All these intersecting forces have resulted in a year where unmistakably and unapologetically soulful solo R&B cuts like “Folded” and “Mutt” can live in the Hot 100’s top 10. GIVĒON also reached the Billboard 200’s top 10 with his Beloved album, earned a Grammy nod and closed out his accompanying headlining tour by selling out his first arena show at New York City’s Madison Square Garden. Mariah the Scientist landed a long-sought-after commercial breakthrough with “Burning Blue.” Chris Brown sold out stadiums and scored a top 20 hit alongside Bryson Tiller with “It Depends” (No. 16). Teyana Taylor, a leading Oscar contender in one of the year’s most acclaimed films (One Battle After Another), earned her first career Grammy nomination for her retirement-ending Escape Room LP. SZA co-headlined the Grand National Tour, now the highest-grossing joint tour in history, which paid tribute to the Quiet Storm queen Anita Baker every night!

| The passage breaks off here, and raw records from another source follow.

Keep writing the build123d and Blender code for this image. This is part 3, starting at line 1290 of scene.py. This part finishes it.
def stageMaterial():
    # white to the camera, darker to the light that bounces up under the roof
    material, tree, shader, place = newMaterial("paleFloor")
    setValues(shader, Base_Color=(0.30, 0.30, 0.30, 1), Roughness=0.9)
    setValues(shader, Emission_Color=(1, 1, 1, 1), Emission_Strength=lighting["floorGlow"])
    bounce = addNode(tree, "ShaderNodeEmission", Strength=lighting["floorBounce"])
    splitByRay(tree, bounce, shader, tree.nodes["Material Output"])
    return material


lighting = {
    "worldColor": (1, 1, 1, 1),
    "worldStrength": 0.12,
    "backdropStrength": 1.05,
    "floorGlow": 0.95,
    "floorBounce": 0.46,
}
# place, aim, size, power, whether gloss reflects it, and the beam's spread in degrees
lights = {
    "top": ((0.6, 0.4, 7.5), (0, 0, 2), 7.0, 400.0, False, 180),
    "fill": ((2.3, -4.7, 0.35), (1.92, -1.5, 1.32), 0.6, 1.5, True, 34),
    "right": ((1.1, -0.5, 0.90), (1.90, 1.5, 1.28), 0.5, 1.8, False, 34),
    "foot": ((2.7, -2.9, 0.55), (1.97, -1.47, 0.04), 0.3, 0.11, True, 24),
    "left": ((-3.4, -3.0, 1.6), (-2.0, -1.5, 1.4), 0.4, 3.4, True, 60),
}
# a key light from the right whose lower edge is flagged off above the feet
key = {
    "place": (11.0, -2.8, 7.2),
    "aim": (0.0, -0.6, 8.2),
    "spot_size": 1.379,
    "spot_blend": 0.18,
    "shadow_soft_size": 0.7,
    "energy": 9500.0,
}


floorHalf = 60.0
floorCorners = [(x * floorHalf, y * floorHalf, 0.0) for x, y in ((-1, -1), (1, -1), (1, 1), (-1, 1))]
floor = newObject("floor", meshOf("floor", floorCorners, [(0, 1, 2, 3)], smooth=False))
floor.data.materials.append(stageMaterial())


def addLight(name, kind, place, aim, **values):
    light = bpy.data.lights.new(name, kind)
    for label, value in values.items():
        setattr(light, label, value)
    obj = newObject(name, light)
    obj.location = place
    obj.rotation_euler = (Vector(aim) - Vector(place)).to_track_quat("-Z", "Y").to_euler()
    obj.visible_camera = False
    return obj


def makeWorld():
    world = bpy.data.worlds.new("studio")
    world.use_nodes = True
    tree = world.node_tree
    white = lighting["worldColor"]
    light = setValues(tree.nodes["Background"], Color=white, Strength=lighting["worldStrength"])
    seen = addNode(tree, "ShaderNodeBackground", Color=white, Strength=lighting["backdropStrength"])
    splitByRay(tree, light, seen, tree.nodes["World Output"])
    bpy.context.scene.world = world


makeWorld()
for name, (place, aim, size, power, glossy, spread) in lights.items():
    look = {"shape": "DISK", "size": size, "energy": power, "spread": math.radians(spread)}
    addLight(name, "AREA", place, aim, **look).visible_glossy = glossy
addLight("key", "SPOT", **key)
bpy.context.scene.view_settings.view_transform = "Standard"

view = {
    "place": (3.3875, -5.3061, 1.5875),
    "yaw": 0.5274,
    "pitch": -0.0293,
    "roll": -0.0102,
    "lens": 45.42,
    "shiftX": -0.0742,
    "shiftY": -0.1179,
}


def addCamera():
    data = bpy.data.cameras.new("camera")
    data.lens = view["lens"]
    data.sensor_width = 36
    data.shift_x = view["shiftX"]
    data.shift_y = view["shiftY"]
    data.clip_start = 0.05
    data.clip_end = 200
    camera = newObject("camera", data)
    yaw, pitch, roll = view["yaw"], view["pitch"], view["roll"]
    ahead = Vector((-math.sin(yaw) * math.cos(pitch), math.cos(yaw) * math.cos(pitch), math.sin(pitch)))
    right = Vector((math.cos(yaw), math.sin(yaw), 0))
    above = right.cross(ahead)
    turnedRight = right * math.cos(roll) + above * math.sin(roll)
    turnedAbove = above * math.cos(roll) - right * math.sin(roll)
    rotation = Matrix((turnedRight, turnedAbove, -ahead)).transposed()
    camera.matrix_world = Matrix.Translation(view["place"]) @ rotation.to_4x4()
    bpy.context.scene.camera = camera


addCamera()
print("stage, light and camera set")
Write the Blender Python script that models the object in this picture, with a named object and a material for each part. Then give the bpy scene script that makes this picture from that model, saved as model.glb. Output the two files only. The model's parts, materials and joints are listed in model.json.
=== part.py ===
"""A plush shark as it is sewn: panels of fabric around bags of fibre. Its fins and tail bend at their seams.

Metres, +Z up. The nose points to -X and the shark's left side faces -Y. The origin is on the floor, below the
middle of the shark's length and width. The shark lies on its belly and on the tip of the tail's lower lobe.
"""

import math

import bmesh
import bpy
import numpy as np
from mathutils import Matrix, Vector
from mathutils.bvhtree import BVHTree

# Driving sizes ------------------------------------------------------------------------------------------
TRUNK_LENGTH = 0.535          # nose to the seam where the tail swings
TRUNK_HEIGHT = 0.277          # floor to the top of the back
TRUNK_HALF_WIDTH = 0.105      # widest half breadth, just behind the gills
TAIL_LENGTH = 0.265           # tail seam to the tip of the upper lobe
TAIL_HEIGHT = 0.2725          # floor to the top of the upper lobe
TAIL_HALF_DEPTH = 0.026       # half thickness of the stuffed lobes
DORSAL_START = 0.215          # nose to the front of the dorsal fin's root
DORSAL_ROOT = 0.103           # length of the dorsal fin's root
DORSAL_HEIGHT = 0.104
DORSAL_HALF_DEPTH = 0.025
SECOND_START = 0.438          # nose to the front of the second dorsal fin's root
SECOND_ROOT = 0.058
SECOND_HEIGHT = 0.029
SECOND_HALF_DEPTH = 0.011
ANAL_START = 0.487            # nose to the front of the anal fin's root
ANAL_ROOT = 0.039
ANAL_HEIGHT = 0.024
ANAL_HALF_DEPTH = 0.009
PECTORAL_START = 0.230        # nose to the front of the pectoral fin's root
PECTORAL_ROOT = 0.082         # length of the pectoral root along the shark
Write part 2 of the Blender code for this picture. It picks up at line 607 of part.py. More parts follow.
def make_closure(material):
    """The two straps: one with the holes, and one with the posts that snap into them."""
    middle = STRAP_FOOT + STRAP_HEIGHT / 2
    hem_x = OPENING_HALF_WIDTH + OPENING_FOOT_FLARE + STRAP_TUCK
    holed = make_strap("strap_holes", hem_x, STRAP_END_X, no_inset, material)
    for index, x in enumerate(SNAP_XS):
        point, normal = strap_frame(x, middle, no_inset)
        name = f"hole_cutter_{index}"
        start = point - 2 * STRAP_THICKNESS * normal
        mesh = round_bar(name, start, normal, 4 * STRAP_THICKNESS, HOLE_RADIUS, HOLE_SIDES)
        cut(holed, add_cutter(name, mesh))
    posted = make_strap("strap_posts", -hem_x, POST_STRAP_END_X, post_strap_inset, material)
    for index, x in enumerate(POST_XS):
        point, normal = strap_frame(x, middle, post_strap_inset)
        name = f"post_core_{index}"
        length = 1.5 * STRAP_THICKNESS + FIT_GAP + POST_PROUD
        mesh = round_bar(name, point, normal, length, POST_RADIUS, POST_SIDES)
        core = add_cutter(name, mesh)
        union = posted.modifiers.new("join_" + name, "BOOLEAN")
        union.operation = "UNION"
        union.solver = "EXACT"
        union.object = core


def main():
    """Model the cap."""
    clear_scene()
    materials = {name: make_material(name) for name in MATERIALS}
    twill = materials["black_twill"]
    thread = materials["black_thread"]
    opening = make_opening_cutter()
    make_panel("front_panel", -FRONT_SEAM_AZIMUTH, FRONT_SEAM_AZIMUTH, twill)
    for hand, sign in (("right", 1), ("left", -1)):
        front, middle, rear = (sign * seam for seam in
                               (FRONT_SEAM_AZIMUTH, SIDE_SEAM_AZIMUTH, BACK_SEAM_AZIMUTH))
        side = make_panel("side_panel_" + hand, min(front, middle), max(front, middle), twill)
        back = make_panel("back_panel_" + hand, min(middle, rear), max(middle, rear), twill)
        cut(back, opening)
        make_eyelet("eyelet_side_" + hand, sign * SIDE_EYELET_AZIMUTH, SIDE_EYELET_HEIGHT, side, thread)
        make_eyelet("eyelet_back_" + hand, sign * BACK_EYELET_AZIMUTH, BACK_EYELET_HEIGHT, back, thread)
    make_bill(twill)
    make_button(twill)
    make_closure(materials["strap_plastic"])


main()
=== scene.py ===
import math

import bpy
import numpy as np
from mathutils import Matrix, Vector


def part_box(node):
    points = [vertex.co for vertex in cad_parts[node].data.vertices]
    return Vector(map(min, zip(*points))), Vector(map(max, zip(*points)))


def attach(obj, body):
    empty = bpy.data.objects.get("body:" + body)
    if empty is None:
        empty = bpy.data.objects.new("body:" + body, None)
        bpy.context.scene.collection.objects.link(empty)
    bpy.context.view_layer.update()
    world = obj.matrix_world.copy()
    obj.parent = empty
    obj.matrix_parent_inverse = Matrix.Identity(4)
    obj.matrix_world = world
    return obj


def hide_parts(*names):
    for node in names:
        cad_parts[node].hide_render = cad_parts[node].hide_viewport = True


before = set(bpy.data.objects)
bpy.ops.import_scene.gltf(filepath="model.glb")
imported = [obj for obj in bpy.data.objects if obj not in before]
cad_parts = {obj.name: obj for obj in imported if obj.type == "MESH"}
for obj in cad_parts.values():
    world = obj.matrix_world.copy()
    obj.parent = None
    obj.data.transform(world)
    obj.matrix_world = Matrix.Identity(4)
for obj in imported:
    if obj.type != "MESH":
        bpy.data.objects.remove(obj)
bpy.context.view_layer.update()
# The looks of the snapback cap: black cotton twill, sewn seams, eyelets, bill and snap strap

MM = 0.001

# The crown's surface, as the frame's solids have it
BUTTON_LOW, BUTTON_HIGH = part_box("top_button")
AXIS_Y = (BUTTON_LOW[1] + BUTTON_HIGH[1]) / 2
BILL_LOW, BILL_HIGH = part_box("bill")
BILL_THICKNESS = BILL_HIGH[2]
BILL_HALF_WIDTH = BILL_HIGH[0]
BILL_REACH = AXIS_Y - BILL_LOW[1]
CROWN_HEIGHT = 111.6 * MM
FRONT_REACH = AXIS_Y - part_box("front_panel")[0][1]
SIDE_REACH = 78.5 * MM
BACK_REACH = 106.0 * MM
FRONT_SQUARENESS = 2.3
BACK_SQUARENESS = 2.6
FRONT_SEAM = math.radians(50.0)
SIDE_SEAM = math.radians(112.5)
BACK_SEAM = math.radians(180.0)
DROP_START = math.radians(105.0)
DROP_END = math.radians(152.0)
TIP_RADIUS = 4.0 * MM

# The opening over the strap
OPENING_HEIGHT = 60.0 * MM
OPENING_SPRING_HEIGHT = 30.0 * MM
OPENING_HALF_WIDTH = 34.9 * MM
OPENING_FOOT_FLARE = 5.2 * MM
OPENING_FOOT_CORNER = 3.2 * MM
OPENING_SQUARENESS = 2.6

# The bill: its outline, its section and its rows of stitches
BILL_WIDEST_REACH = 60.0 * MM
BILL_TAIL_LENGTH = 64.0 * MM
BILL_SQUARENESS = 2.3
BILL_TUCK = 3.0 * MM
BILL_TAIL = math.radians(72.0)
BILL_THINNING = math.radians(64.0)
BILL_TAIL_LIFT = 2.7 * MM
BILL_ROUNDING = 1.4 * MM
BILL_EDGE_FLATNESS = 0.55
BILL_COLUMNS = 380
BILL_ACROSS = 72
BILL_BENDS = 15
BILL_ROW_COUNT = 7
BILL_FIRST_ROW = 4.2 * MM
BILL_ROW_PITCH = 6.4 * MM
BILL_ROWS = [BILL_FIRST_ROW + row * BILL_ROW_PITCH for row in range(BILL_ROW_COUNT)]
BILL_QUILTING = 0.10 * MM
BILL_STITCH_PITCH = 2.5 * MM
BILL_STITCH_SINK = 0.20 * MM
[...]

R&B is thriving, and 2025 feels like the year the rest of the world was officially put on notice. This kind of success doesn’t happen overnight, nor does it happen in a vacuum. While naysayers and doubters reveled in jeering at the genre’s valleys, an eclectic coalition of younger artists and listeners has ushered in what’s hopefully the first of many peaks to come for R&B, in the 2020s and beyond.